Determine the optimal Hidden Layers and Neurons in the Generative Adversarial Networks topology for the Intrusion Detection Systems

Abstract

Neural Networks (NNs) are a vast field of research, particularly in terms of adjusting hyper-parameters such as hidden layers (HLs) and hidden neurons (HNs). On the other hand, (NN)s presents the main component of GAN's two elements: (1) Generator (G) and (2) Discriminator (D). It improves GAN as NN optimizes its parts. The number of Hidden Layers (HLs) and Hidden Neurons (HNs) inside the neural networks remains an important research topic despite numerous rules trying to predict the values by some directives and calculations.
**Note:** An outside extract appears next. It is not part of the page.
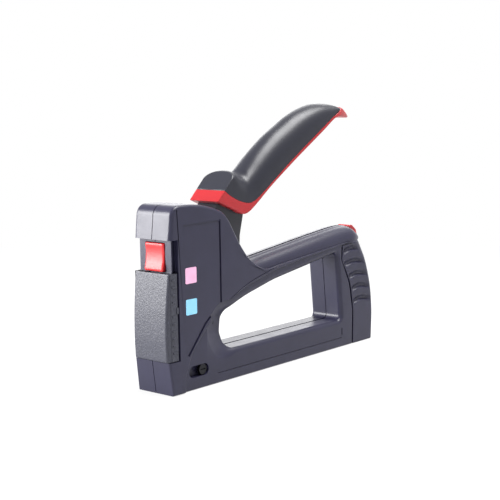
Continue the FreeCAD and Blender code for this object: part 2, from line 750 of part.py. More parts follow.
def button_spring():
    return coil(2.2, 0.5, 3.4, 4, (-0.35, 0, button_bottom + button_height / 2), (1, 0, 0))


def lever_lock():
    x, z = lock_pivot
    corners = [(x - 2.4, z - 1.0, 1), (x + 7.0, z - 1.2, 0.4), (x + 8.6, z - 1.0, 0.4),
               (x + 6.8, z + 2.2, 1.6), (x + 1.4, z + 4.4, 2.2), (x - 2.6, z + 4.0, 1)]
    return side(corners, -lock_half, lock_half).cut(rod_y(x, z, lock_pin_radius + pin_clearance, -9, 9))


def main():
    os.makedirs("parts", exist_ok=True)
    body = housing()
    save("housing_left", housing_half(body, 1))
    save("housing_right", housing_half(body, -1))
    save("housing_screws", housing_screws())
    save("channel_screws", channel_screws())
    save("nose_plate", nose_plate())
    save("magazine_channel", magazine_channel())
    save("magazine_rail", magazine_rail())
    save("pusher", pusher())
    save("pusher_rod", pusher_rod())
    save("pusher_spring", pusher_spring())
    save("rear_grip", fuse([rear_grip()] + grip_ribs()))
    save("rail_pin", rod_y(*rail_pin_place, rail_pin_radius, -8.8, 8.8))
    save("detent_ball", detent_ball())
    save("detent_spring", detent_spring())
    save("driver_blade", driver_blade())
    save("blade_rivets", blade_rivets())
    save("plunger", plunger())
    save("power_spring", power_spring())
    save("spring_seat", spring_seat())
    save("strike_buffer", strike_buffer())
    save("lifting_rocker", lifting_rocker())
    save("rocker_pin", cross_pin(rocker_pivot, pin_radius, 9.7))
    save("lever_pin", cross_pin(lever_pivot, pin_radius, 9.7))
    save("lever_tongue", lever_tongue())
    save("lever_shell", lever_shell())
    save("lever_grip", lever_grip())
    save("return_spring", return_spring())
    save("front_cover", front_cover())
    save("cover_button", cover_button())
    save("button_spring", button_spring())
    save("lever_lock", lever_lock())
    save("lock_pin", rod_y(*lock_pivot, lock_pin_radius, -7.2, 7.2))


main()
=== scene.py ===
import math

import bmesh
import bpy
from mathutils import Matrix, Vector


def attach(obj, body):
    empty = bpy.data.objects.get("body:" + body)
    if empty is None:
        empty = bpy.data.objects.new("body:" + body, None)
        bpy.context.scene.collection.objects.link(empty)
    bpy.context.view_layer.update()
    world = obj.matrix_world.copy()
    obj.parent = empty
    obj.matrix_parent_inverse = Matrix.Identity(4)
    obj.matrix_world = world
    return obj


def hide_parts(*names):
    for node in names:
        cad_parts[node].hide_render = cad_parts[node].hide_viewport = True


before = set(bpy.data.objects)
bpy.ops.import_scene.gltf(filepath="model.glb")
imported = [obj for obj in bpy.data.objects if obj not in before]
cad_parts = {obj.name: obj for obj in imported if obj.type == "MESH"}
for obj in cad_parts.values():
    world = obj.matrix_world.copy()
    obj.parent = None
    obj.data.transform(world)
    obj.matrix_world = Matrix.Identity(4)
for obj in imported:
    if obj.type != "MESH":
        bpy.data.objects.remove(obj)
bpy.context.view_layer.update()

# A hand tacker. Lengths in the pieces below are in millimetres; meshes are in metres.
# +X runs back along the magazine, +Z up, the seam of the two housing halves is at Y = 0.
mm = 0.001
print("frame loaded")


# working helpers

def deselectAll():
    if bpy.context.mode != "OBJECT":
        bpy.ops.object.mode_set(mode="OBJECT")
    bpy.ops.object.select_all(action="DESELECT")


def workOn(obj):
    deselectAll()
    obj.select_set(True)
    bpy.context.view_layer.objects.active = obj


def editAll(obj, element="VERT"):
    workOn(obj)
    bpy.ops.object.mode_set(mode="EDIT")
    bpy.ops.mesh.select_mode(type=element)
    bpy.ops.mesh.select_all(action="SELECT")


def applyModifier(obj, kind, **settings):
    workOn(obj)
    bpy.ops.object.modifier_add(type=kind)
    modifier = obj.modifiers[-1]
    for key, value in settings.items():
        setattr(modifier, key, value)
    bpy.ops.object.modifier_apply(modifier=modifier.name)


def outwards(obj):
    # doubles merged first, then the faces turned to point out
    editAll(obj)
    bpy.ops.mesh.remove_doubles(threshold=0.00001)
    bpy.ops.mesh.select_all(action="SELECT")
    bpy.ops.mesh.normals_make_consistent(inside=False)
    bpy.ops.object.mode_set(mode="OBJECT")
    return obj


def roundedOutline(corners, step=9):
    # (x, z, radius) corners to a list of points with an arc at each corner
    points = []
    for i, (x, z, radius) in enumerate(corners):
        here = Vector((x, z))
        back = Vector(corners[i - 1][:2]) - here
        ahead = Vector(corners[(i + 1) % len(corners)][:2]) - here
        opening = back.angle(ahead)
        if radius <= 0 or math.pi - opening < 0.02:
            points.append((x, z))
            continue
        reach = min(radius / math.tan(opening / 2), back.length * 0.49, ahead.length * 0.49)
        radius = reach * math.tan(opening / 2)
        centre = here + (back.normalized() + ahead.normalized()).normalized() * (radius / math.sin(opening / 2))
        first = here + back.normalized() * reach - centre
        last = here + ahead.normalized() * reach - centre
        turn = first.angle_signed(last)
        count = max(2, math.ceil(abs(math.degrees(turn)) / step))
        for k in range(count + 1):
            angle = -turn * k / count
            points.append((centre.x + first.x * math.cos(angle) - first.y * math.sin(angle),
                           centre.y + first.x * math.sin(angle) + first.y * math.cos(angle)))
    return points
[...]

However, the study of the deepness and wideness of both (G) and (D) is still under-explored, and exploring this topic in GAN was neglected. Hence, this research focuses on the (NN)s contained in the original architecture of GAN and targets to clarify the relation between the number of (HL)s and (HN)s in the Generator (G) and the Discriminator (D) inside GAN. Furthermore, the goal is to determine which (NN) should have the most significant number of (HL) and (HN) in order to improve the performance of the created samples. Therefore, experiments were carried out by (1) increasing the number of (HL)s equally or differently in the G and the D and (2) increasing the number of (HN)s in each (HL) either on G or D. Deep Neural Network (DNN) is chosen as an intrusion detection system (IDS) model and the benchmark dataset KDD99 was used for application. It has been observed that a large number of (HL)s and (HN)s in the (G) improved GAN training and convergence. It means that the (G) should have more critical (HL)s and (HN)s than the (D) to generate better samples. Thus, this study provides the researchers with a vital resource to optimize the GAN's (NN)s and to process the experiments in this field by standardizing the number of (HL)s and (HN)s. The experiments carried out revealed that better training and convergence are seen when the number of (HL)s is 10 and the number of (HN)s is 1024 in the (G). The highest accuracy completed is 0.9991 which is 10 (HL)s and 1024 (HN)s in the Generator, and 2 (HL)s and 64 (HN)s in the Discriminator.